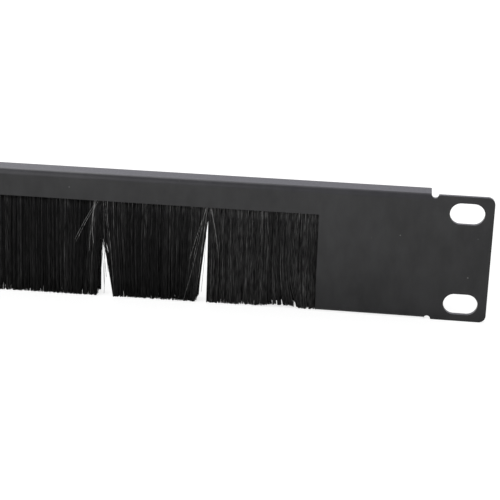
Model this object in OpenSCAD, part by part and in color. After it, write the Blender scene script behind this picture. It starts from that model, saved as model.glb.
--
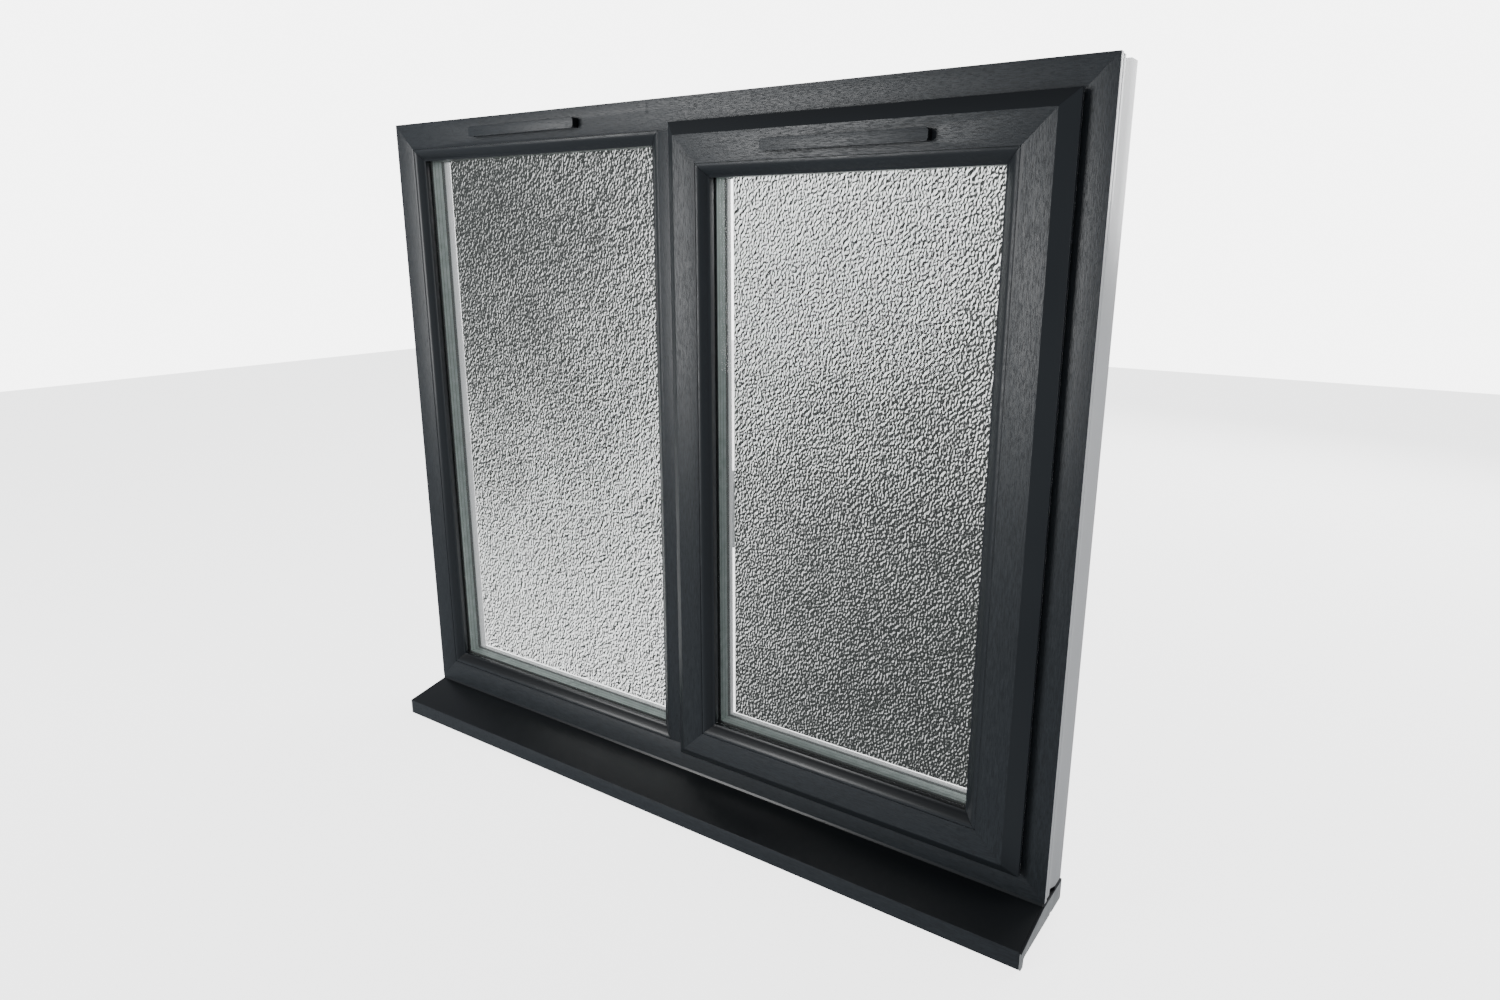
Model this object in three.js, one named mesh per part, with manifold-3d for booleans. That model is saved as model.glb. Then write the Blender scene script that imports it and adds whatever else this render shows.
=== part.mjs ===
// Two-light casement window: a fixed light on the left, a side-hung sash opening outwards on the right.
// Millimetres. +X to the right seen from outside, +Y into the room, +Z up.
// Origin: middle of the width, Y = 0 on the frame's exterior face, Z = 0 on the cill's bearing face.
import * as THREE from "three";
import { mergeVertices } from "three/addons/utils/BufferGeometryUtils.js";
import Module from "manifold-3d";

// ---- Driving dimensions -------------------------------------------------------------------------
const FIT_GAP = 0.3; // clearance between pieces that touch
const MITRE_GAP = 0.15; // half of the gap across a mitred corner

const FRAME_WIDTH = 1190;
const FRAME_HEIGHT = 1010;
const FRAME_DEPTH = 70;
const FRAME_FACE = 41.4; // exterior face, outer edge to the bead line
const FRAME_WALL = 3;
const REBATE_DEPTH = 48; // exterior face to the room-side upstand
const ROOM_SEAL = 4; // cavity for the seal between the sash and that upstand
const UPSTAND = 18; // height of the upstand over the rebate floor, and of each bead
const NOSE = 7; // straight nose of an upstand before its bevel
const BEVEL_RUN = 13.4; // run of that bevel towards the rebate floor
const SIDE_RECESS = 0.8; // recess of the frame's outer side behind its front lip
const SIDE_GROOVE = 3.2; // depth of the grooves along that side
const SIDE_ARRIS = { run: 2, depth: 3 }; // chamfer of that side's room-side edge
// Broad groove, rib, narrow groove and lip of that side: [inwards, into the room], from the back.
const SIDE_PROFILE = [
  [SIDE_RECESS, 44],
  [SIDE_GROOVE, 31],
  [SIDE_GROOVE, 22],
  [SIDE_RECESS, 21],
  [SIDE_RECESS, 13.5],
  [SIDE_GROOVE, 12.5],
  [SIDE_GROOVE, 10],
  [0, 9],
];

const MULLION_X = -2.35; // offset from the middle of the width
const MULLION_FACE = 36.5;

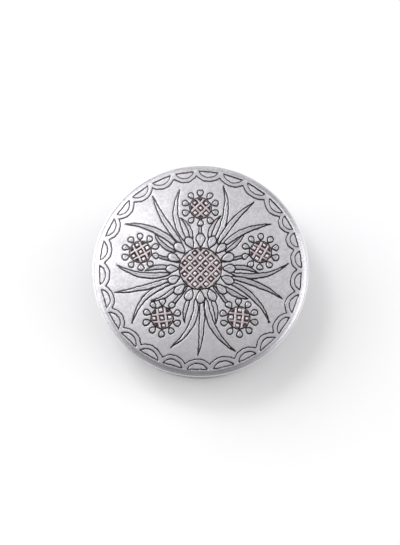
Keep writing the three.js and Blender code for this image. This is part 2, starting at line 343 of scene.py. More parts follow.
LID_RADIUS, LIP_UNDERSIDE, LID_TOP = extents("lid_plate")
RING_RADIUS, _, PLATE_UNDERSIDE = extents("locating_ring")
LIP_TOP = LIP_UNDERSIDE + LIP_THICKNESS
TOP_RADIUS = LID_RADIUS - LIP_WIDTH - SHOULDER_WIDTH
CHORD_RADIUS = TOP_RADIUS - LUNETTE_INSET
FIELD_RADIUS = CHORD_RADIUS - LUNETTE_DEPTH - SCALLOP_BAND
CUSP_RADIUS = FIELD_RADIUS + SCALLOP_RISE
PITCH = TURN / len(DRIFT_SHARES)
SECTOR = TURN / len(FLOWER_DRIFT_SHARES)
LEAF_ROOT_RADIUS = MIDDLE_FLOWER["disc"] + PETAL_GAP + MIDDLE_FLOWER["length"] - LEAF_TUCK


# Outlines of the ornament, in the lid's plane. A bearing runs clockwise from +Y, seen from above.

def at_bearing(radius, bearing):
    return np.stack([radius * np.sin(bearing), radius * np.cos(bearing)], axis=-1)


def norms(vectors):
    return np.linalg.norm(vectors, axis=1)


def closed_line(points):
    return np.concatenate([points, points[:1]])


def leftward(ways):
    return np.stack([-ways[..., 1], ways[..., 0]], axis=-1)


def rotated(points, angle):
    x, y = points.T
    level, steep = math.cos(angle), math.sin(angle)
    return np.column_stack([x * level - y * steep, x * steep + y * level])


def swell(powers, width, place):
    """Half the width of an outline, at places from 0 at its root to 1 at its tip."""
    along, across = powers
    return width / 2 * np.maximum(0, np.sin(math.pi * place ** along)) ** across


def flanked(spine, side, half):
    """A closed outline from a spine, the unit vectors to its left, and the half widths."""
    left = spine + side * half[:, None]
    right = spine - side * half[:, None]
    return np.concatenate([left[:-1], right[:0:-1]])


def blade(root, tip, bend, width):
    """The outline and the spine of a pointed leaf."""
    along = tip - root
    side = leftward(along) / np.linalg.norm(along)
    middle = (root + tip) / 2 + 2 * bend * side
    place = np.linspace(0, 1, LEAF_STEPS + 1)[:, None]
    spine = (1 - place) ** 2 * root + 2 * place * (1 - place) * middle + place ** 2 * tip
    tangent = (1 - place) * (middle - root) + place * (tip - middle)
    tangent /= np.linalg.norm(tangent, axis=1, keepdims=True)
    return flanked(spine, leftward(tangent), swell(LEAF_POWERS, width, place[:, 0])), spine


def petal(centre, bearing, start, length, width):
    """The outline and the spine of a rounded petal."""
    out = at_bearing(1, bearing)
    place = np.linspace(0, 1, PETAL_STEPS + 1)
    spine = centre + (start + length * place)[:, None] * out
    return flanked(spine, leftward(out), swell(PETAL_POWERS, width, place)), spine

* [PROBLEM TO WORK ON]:
Your task is to quote exactly the lines beginning with the one that contains "Keep writing the" and ending with the one that contains "return np.linalg.norm(vectors, axis=1)", with nothing left out or added.

* [THE SOLUTION]:
Keep writing the three.js and Blender code for this image. This is part 2, starting at line 343 of scene.py. More parts follow.
LID_RADIUS, LIP_UNDERSIDE, LID_TOP = extents("lid_plate")
RING_RADIUS, _, PLATE_UNDERSIDE = extents("locating_ring")
LIP_TOP = LIP_UNDERSIDE + LIP_THICKNESS
TOP_RADIUS = LID_RADIUS - LIP_WIDTH - SHOULDER_WIDTH
CHORD_RADIUS = TOP_RADIUS - LUNETTE_INSET
FIELD_RADIUS = CHORD_RADIUS - LUNETTE_DEPTH - SCALLOP_BAND
CUSP_RADIUS = FIELD_RADIUS + SCALLOP_RISE
PITCH = TURN / len(DRIFT_SHARES)
SECTOR = TURN / len(FLOWER_DRIFT_SHARES)
LEAF_ROOT_RADIUS = MIDDLE_FLOWER["disc"] + PETAL_GAP + MIDDLE_FLOWER["length"] - LEAF_TUCK


# Outlines of the ornament, in the lid's plane. A bearing runs clockwise from +Y, seen from above.

def at_bearing(radius, bearing):
    return np.stack([radius * np.sin(bearing), radius * np.cos(bearing)], axis=-1)


def norms(vectors):
    return np.linalg.norm(vectors, axis=1)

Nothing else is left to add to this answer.